Holding on to the Innocence I Once Knew-nancy-smith.jpg
Photo of "Holding on to the Innocence I Once Knew" courtesy of artist Nancy Smith

Musician Mary Rocap said she initially missed what was a very important email from the Hillsborough Gallery of Arts. 

She skimmed right over it, thinking it was a reminder for an upcoming show. Fortunately, she said, they reached out again with the invitation for her to be the featured artist on the gallery’s 10th volume of their yearly event "It’s All About the Story,"  which opened on Feb. 20 and runs through March 24. 

Every year, the gallery, which was formed in 2006, has featured a local writer whose words are used as inspiration for its visual artists, who use their diverse mediums to interpret what they read.

After the event's first few years of featuring authors,  particularly of short stories,  the gallery decided to branch out. Last year it was a poet, and this year it's singer-songwriter Rocap. 

“The other people who they've selected as muses — this is the 10th show — are superheroes of mine,” Rocap said. “Michael Malone, Allan Gurganus, Jill McCorkle —all these really important writers of Hillsborough have been muses before. So I'm just happy to be ‘and Mary Rocap’ at the end of the sentence.”

Rocap said she began making music when her parents gifted her a guitar in 11th grade, writing folk music in hopes of becoming like her idol, American folk singer Odetta

It wasn’t until her 40s, though, that she started taking songwriting seriously. Since receiving a North Carolina Arts Council Artist Fellowship for songwriting in 2001/2002, she has released five albums. Her 2011 project "Deep December Dreams," a collection of songs exploring the season of winter and its deeper meaning, is the written work being used for the exhibit. 

Despite all of this success, Rocap said that her selection by the gallery is a total mystery to her. She did have one suspicion, though: Chris Graebner, one of the 21 artists who co-own the gallery and a friend of hers.

“I'm thinking that she was my champion and was the one who suggested me,” Rocap said

Her suspicions were correct. Graebner, who is also the gallery’s publicity coordinator, had recommended her. 

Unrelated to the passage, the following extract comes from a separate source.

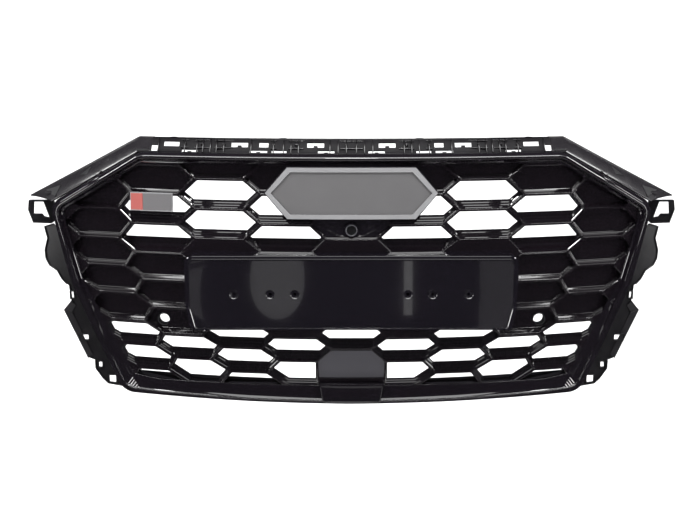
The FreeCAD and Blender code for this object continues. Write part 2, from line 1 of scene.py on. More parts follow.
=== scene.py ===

Graebner works as a botanical illustrator and has a painting of a cotton blossom in the exhibit, inspired by the track on Rocap’s album, “Cotton.” 

While Graebner described her art as “straight-ahead,” she said there are many different takes in the gallery, including some that chose to be less straightforward.

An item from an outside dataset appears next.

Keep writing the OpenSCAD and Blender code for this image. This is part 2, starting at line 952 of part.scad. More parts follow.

Nancy Smith, a water media artist and treasurer of the gallery, said she wanted to do something a bit more figurative. 

Inspired by Rocap’s song “Oleander,"  which describes the personal hardships of a woman with the name of the poisonous flower, Smith painted the portrait of a woman holding onto a bird’s nest with an oleander flower tucked behind her ear. 

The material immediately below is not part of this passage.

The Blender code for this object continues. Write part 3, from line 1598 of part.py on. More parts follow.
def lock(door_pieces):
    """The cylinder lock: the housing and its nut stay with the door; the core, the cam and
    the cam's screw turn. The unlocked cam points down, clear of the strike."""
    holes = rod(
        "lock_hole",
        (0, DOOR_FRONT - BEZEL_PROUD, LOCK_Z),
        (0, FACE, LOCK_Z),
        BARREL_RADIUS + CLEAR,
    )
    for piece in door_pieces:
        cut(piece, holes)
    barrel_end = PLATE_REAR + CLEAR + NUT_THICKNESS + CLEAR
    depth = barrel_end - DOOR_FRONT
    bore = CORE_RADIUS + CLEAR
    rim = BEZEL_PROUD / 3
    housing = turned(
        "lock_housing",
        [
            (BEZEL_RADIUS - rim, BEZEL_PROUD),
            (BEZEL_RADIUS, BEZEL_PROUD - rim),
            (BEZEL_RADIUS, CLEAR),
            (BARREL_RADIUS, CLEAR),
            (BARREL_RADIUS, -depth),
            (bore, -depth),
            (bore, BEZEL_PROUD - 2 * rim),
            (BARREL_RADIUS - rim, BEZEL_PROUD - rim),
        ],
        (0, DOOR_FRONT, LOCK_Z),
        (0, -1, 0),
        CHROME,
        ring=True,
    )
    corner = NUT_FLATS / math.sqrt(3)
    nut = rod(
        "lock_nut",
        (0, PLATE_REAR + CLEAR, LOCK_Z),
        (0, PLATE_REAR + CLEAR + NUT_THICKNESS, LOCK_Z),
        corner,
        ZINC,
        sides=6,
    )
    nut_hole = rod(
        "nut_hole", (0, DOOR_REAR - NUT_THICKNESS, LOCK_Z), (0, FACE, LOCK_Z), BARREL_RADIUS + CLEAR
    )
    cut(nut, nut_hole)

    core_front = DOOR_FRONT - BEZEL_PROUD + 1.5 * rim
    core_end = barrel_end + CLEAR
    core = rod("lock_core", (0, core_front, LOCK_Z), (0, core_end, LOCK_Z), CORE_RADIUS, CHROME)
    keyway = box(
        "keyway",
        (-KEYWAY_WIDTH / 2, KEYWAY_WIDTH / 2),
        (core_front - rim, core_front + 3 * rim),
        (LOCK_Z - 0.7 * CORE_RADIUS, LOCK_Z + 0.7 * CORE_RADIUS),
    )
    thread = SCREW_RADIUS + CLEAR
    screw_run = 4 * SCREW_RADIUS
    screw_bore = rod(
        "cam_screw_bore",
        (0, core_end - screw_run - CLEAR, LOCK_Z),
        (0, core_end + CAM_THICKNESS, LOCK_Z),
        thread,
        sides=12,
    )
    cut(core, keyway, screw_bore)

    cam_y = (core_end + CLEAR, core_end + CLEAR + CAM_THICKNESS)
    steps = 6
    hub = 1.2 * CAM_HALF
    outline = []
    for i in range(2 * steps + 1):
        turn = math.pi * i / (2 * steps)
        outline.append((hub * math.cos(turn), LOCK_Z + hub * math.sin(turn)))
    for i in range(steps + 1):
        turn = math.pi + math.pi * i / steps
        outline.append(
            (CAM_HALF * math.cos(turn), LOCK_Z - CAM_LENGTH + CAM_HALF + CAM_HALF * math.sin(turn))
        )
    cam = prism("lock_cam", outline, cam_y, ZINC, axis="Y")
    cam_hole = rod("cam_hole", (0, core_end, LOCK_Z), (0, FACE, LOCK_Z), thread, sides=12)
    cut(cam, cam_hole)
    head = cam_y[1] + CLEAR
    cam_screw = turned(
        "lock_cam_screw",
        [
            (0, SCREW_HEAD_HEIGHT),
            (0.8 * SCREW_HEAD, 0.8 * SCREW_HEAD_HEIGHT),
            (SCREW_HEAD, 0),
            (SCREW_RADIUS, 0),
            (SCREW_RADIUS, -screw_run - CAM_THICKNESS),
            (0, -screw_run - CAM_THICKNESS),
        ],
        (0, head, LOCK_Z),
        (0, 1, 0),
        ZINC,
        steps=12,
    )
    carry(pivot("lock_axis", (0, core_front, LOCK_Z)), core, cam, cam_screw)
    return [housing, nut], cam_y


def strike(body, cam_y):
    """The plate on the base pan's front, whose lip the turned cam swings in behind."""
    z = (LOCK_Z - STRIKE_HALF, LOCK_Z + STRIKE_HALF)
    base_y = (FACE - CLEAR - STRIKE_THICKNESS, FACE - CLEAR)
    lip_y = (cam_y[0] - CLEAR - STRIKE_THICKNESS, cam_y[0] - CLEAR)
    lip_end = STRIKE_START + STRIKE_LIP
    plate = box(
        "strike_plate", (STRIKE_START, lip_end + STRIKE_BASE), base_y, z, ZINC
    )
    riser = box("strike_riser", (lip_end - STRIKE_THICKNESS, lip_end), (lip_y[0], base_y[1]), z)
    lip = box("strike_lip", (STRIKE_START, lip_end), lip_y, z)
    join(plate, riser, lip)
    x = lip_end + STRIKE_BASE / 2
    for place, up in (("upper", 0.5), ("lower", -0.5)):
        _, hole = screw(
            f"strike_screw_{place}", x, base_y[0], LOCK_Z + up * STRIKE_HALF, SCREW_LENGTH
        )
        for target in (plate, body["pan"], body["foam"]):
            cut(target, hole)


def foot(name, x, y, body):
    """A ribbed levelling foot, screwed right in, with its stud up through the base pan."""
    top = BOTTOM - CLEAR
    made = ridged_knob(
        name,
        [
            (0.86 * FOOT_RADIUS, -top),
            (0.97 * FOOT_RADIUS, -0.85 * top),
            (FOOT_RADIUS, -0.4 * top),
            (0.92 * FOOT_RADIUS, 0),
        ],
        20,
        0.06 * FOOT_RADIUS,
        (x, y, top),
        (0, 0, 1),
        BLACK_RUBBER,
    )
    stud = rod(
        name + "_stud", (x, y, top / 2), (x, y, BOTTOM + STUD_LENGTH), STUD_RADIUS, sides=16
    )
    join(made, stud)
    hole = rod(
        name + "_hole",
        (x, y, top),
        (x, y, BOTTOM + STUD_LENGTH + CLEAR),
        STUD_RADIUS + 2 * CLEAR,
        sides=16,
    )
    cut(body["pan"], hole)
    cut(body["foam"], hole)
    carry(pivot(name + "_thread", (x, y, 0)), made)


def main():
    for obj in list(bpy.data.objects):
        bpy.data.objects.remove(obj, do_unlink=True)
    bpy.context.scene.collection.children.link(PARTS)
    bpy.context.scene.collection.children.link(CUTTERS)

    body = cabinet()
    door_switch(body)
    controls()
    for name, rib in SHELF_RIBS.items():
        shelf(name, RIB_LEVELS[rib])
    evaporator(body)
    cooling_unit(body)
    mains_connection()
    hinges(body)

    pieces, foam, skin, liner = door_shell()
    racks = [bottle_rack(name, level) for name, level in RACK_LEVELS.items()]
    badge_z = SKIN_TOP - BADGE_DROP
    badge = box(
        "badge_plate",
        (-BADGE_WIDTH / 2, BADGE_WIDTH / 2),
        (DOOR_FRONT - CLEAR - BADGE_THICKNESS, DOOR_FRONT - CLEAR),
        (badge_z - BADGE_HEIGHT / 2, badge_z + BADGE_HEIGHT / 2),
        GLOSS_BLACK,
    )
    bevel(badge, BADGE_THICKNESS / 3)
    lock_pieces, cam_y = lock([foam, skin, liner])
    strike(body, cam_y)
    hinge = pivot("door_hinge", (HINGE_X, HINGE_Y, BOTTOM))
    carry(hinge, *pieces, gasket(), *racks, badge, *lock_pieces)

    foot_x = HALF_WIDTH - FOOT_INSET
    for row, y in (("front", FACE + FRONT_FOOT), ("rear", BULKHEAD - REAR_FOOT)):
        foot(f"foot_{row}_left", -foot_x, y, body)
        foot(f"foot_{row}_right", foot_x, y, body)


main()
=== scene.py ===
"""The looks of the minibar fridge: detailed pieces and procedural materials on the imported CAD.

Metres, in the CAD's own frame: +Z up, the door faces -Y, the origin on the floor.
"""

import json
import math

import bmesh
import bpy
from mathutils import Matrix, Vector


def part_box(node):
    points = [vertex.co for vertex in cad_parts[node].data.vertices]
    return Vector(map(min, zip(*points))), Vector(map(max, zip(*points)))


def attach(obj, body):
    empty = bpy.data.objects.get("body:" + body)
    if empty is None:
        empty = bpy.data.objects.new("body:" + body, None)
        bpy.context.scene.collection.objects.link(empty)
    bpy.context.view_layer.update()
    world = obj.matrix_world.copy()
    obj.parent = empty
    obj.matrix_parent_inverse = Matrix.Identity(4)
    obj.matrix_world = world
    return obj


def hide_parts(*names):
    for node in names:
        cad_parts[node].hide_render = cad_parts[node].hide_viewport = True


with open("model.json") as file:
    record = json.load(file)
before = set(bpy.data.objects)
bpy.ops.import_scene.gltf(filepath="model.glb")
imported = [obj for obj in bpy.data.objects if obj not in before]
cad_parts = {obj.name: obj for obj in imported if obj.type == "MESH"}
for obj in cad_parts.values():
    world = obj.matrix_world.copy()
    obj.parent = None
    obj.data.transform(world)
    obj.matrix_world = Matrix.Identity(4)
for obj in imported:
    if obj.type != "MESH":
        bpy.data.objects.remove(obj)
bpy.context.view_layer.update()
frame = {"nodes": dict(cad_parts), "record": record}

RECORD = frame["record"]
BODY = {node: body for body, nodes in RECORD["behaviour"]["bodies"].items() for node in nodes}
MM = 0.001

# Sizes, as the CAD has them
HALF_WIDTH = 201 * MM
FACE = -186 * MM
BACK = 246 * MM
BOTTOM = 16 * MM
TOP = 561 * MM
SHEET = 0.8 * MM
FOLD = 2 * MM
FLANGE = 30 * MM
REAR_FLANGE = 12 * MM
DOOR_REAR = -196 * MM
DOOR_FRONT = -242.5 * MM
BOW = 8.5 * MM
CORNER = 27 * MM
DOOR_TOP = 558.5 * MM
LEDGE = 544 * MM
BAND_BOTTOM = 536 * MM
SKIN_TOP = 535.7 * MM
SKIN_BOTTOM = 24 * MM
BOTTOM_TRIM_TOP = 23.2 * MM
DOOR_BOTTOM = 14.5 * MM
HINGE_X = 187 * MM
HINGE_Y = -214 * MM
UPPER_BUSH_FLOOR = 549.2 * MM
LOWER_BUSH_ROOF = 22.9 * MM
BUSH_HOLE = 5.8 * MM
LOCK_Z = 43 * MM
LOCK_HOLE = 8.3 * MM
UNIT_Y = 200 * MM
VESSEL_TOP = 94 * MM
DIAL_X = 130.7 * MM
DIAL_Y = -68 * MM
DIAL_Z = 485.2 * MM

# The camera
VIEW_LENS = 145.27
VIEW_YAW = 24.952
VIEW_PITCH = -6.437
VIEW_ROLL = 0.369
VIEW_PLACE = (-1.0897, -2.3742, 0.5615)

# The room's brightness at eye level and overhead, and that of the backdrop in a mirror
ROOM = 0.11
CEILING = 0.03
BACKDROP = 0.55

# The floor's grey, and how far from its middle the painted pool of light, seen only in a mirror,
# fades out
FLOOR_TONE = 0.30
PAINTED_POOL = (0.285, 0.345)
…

“We're born with innocence,” Smith said. “And when people give us names or they have certain ideas for who they think we are as people, that can really affect us in our lives and create a lot of strife in ourselves and trying to find our true selves.”

When Rocap walked through the exhibit and saw the art of Graebner, Smith and the gallery’s other artists on the walls accompanied by the words of her album, she said she welled up with tears. 

“It was deeply moving for me,” Rocap said. “And I got there on the opening night. There were quite a lot of people there, so it was nice to talk to some of the artists who were there at the same time I was about their work. It was just great. I recommend it to any artist to share your work with someone else.”

On March 10, Rocap will be performing songs from the album at the gallery from 4-6 p.m., which is free and open to the public. 

Graebner said the combination of different art mediums is enjoyed by both visitors and artists. Drawing inspiration can sometimes be challenging, she said, but above all, it’s just really fun.

Smith called this collaboration an unspoken connection that you develop with another artist. She described it as magic.